Challenges in Long Term Care Planning

People are in better shape today than ever before as they age. An 80-year-old in the year 2014 is likely to be significantly healthier than an 80-year-old was in 1984 or 1964. Elderly individuals have been the beneficiaries of more efficacious medications, and improved medical and surgical treatments as they have aged. But even with individuals being healthy, the sheer numbers of the advancing and aging army—the baby boomers—will create a massive demand for long-term care services over the next 30 years. Despite the statistics and facts, most people are finding it difficult to plan for this inevitable happening.

Because the need for long term care is a risk and not a certainty, it should be handled just as other unpredictable and potentially catastrophic events; with risk management tools such as insurance. A poll commissioned by the National Academy of Social Insurance found that nearly three-quarters of baby boomers and seniors are concerned either a great deal or a fair amount about paying for long-term care . It is also troubling that the current system impoverishes people before it helps them. As wealth advisors, we believe that planning is not an option, it is a necessity. Unfortunately, the tools that are available such as Long Term Care insurance policies are also losing their appeal due to the cost structure. Here is an explanation of some of the products that are popularly used to for Long Term Care.

Long Term Care Policy

Long Term Care insurance was designed to pay for the cost of care for those who needed care in a nursing home or in an adult day care. Long Term Care policies first emerged in the 1970’s and by the late 1980’s and early 1990’s several insurance companies started to offer them as the demand for care for the aging population increased. Those who could afford the premiums secured their future with these types of policies. Problems began to arise as the insurance companies started to receive claims. Insurers suddenly realized that people were living longer and the cost of health care was much higher than anticipated. They had underestimated the cost of these policies. Across the board all insurance companies have raised premiums more than once since the policies were first issued. For most elders living on fixed income the policies became unaffordable. Many insurance companies offered to reduce the benefits to keep the premiums at the same level.
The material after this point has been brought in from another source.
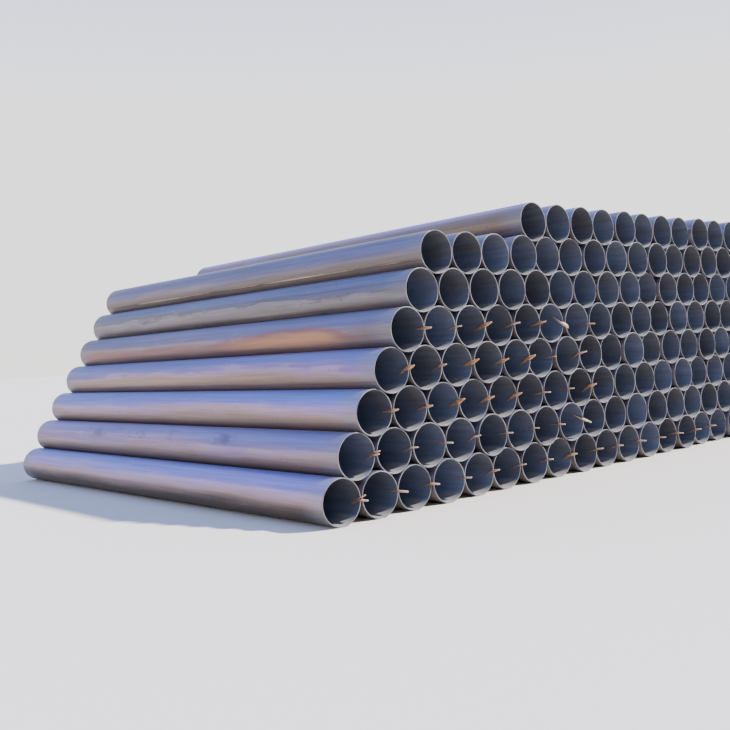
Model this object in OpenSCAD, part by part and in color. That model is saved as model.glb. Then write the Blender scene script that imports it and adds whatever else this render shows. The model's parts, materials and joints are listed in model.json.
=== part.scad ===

Long Term Care insurance is still an important planning tool. It is equally important however, to take into consideration the current and future cost of the policy as well as affordability before purchasing the policy.

Traditional Life Insurance with Long Term Care Rider

The life insurance approach to long-term care coverage is fairly straightforward: A cash-value insurance product — whole, universal or variable universal life – offers LTC coverage as an additional rider in the policy. Once the insured triggers the long-term care insurance coverage, it comes out of the policy’s death benefit, usually on a prearranged schedule. At death, the beneficiaries get what is remaining of the life insurance. The good thing about this type of plan is that if one does not need the LTC coverage, the death benefit of the life insurance will still be available to the beneficiaries. This type of plan however, can be expensive.

Fixed Annuities with LTC Benefits

The annuity approach requires a large deposit in the form of an investment and for an extra cost a LTC rider can be added to the annuity. There are advantages to the annuity approach. (1)The owner retains access to his/her money (although fees usually apply), (2) the cost of the LTC rider may be less than an LTC policy, The disadvantage is the requirement of the large deposit upfront.

With cost as a major constraint together with limited options in available products, Long Term Care planning is a huge dilemma. It is important to plan for this risk nonetheless. Here are a few possibilities to consider.

  1. Determine your income and living expenses now and estimate the same during retirement. Are there enough assets to self-insure one or both spouses? If yes, a LTC product may not be necessary unless there is a need to leave assets for the next generation.
  2. Involve adult children in making some of these decisions. Will they or other family members be able to help in care giving, thereby reducing the cost? Many adult children are helping parents by sharing the cost of the LTC premiums. Communicate with them about your finances if necessary and applicable.
  3. Proper investment planning and keeping living expenses under control throughout retirement will prevent depletion of assets and being at the mercy of government to pay for Long Term Care.
  4. Reverse Mortgage may be a solution for many people in the future to pay for long term care. A home is one of the most valuable assets for most people and can be an important source for income to pay for long term care.

Long Term Care planning is challenging, but not planning for it should not be an option.

Annuities are long-term investments designed for retirement purposes. Withdrawals of taxable amounts are subject to income tax and, if taken prior to age 59-1/2, a 10% federal penalty may apply. Early withdrawals may be subject to withdrawal charges. Guarantees are based on the claims paying ability of the issuing company.